Stated task:
Send back all the data below, exactly as given.

Available data:
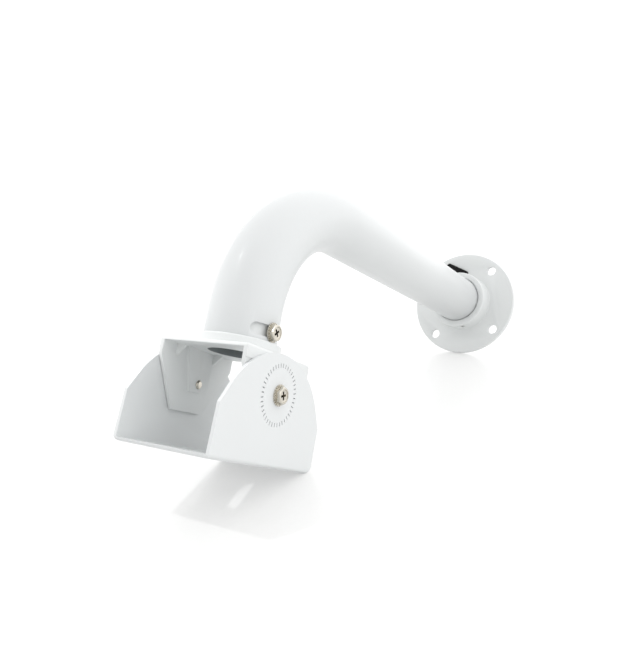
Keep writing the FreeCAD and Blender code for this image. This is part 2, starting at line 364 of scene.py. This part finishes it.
def ring_at(radius, y):
    """Test for edges of a ring round the arm's axis, at one distance from the wall."""
    return lambda edge: all(abs(v.co.y - y) < NEAR
                            and abs(math.hypot(v.co.x, v.co.z) - radius) < ROUND_NEAR
                            for v in edge.verts)


def copies_joined(piece, placements):
    """Copies of a small shape at many places, as one mesh; the first one is used up."""
    copies = []
    for placement in placements:
        one = piece.copy()
        one.data = piece.data.copy()
        bpy.context.collection.objects.link(one)
        copies.append(fold_in(one, placement))
    bpy.data.objects.remove(piece)
    alone(copies[0])
    for one in copies:
        one.select_set(True)
    bpy.ops.object.join()
    return bpy.context.object


# ---------------------------------------------------------------- finishes

class Link:
    """A value in a material: arithmetic on it adds Math nodes."""

    def __init__(self, paint, socket):
        self.paint, self.socket = paint, socket

    def sum_node(self, operation, a, b):
        return self.paint.node("ShaderNodeMath", {"operation": operation}, {0: a, 1: b})

    def __add__(self, other):
        return self.sum_node("ADD", self, other)

    def __radd__(self, other):
        return self.sum_node("ADD", other, self)

    def __mul__(self, other):
        return self.sum_node("MULTIPLY", self, other)

    def __rmul__(self, other):
        return self.sum_node("MULTIPLY", other, self)


class Paint:
    """A material that is built node by node."""

    def __init__(self, name):
        self.material = bpy.data.materials.new(name)
        self.material.use_nodes = True
        self.tree = self.material.node_tree
        self.tree.nodes.clear()

    def node(self, kind, settings=None, inputs=None, output=0):
        """Add a node: its settings first, then the values or links of its sockets."""
        node = self.tree.nodes.new(kind)
        for name, value in (settings or {}).items():
            setattr(node, name, value)
        for key, value in (inputs or {}).items():
            if isinstance(value, Link):
                self.tree.links.new(value.socket, node.inputs[key])
            else:
                node.inputs[key].default_value = value
        return Link(self, node.outputs[output]) if len(node.outputs) else None

    def place(self, scale=(1, 1, 1), rotation=(0, 0, 0), at=(0, 0, 0)):
        """Where a point lies on the piece."""
        spot = self.node("ShaderNodeTexCoord", output="Object")
        return self.node("ShaderNodeMapping", {"vector_type": "POINT"},
                         {"Vector": spot, "Scale": scale, "Rotation": rotation, "Location": at})

    def noise(self, place, scale, detail=2.0, roughness=0.5):
        return self.node("ShaderNodeTexNoise", {},
                         {"Vector": place, "Scale": scale, "Detail": detail,
                          "Roughness": roughness})

    def between(self, amount, low, high):
        """Colour between two colours."""
        return self.node("ShaderNodeMix", {"data_type": "RGBA"},
                         {0: amount, 6: (*low, 1), 7: (*high, 1)}, output=2)

    def narrow(self, value, low, high, to_low=0.0, to_high=1.0):
        """Stretch a narrow range of a value, and hold it at its ends."""
        return self.node("ShaderNodeMapRange", {"clamp": True},
                         {"Value": value, "From Min": low, "From Max": high,
                          "To Min": to_low, "To Max": to_high})

    def bump(self, height, distance, strength=1.0, onto=None):
        inputs = {"Height": height, "Distance": distance, "Strength": strength}
        if onto is not None:
            inputs["Normal"] = onto
        return self.node("ShaderNodeBump", {}, inputs)

    def surface(self, **inputs):
        """Finish with one shader; its sockets are named with _ for a space."""
        named = {key.replace("_", " "): value for key, value in inputs.items()}
        shader = self.node("ShaderNodeBsdfPrincipled", {}, named)
        self.node("ShaderNodeOutputMaterial", {}, {"Surface": shader})
        return self.material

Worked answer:
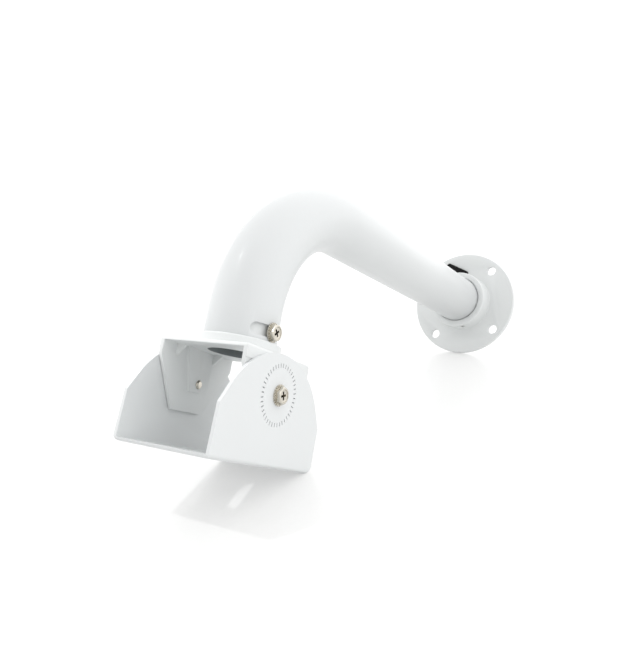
Keep writing the FreeCAD and Blender code for this image. This is part 2, starting at line 364 of scene.py. This part finishes it.
def ring_at(radius, y):
    """Test for edges of a ring round the arm's axis, at one distance from the wall."""
    return lambda edge: all(abs(v.co.y - y) < NEAR
                            and abs(math.hypot(v.co.x, v.co.z) - radius) < ROUND_NEAR
                            for v in edge.verts)


def copies_joined(piece, placements):
    """Copies of a small shape at many places, as one mesh; the first one is used up."""
    copies = []
    for placement in placements:
        one = piece.copy()
        one.data = piece.data.copy()
        bpy.context.collection.objects.link(one)
        copies.append(fold_in(one, placement))
    bpy.data.objects.remove(piece)
    alone(copies[0])
    for one in copies:
        one.select_set(True)
    bpy.ops.object.join()
    return bpy.context.object


# ---------------------------------------------------------------- finishes

class Link:
    """A value in a material: arithmetic on it adds Math nodes."""

    def __init__(self, paint, socket):
        self.paint, self.socket = paint, socket

    def sum_node(self, operation, a, b):
        return self.paint.node("ShaderNodeMath", {"operation": operation}, {0: a, 1: b})

    def __add__(self, other):
        return self.sum_node("ADD", self, other)

    def __radd__(self, other):
        return self.sum_node("ADD", other, self)

    def __mul__(self, other):
        return self.sum_node("MULTIPLY", self, other)

    def __rmul__(self, other):
        return self.sum_node("MULTIPLY", other, self)


class Paint:
    """A material that is built node by node."""

    def __init__(self, name):
        self.material = bpy.data.materials.new(name)
        self.material.use_nodes = True
        self.tree = self.material.node_tree
        self.tree.nodes.clear()

    def node(self, kind, settings=None, inputs=None, output=0):
        """Add a node: its settings first, then the values or links of its sockets."""
        node = self.tree.nodes.new(kind)
        for name, value in (settings or {}).items():
            setattr(node, name, value)
        for key, value in (inputs or {}).items():
            if isinstance(value, Link):
                self.tree.links.new(value.socket, node.inputs[key])
            else:
                node.inputs[key].default_value = value
        return Link(self, node.outputs[output]) if len(node.outputs) else None

    def place(self, scale=(1, 1, 1), rotation=(0, 0, 0), at=(0, 0, 0)):
        """Where a point lies on the piece."""
        spot = self.node("ShaderNodeTexCoord", output="Object")
        return self.node("ShaderNodeMapping", {"vector_type": "POINT"},
                         {"Vector": spot, "Scale": scale, "Rotation": rotation, "Location": at})

    def noise(self, place, scale, detail=2.0, roughness=0.5):
        return self.node("ShaderNodeTexNoise", {},
                         {"Vector": place, "Scale": scale, "Detail": detail,
                          "Roughness": roughness})

    def between(self, amount, low, high):
        """Colour between two colours."""
        return self.node("ShaderNodeMix", {"data_type": "RGBA"},
                         {0: amount, 6: (*low, 1), 7: (*high, 1)}, output=2)

    def narrow(self, value, low, high, to_low=0.0, to_high=1.0):
        """Stretch a narrow range of a value, and hold it at its ends."""
        return self.node("ShaderNodeMapRange", {"clamp": True},
                         {"Value": value, "From Min": low, "From Max": high,
                          "To Min": to_low, "To Max": to_high})

    def bump(self, height, distance, strength=1.0, onto=None):
        inputs = {"Height": height, "Distance": distance, "Strength": strength}
        if onto is not None:
            inputs["Normal"] = onto
        return self.node("ShaderNodeBump", {}, inputs)

    def surface(self, **inputs):
        """Finish with one shader; its sockets are named with _ for a space."""
        named = {key.replace("_", " "): value for key, value in inputs.items()}
        shader = self.node("ShaderNodeBsdfPrincipled", {}, named)
        self.node("ShaderNodeOutputMaterial", {}, {"Surface": shader})
        return self.material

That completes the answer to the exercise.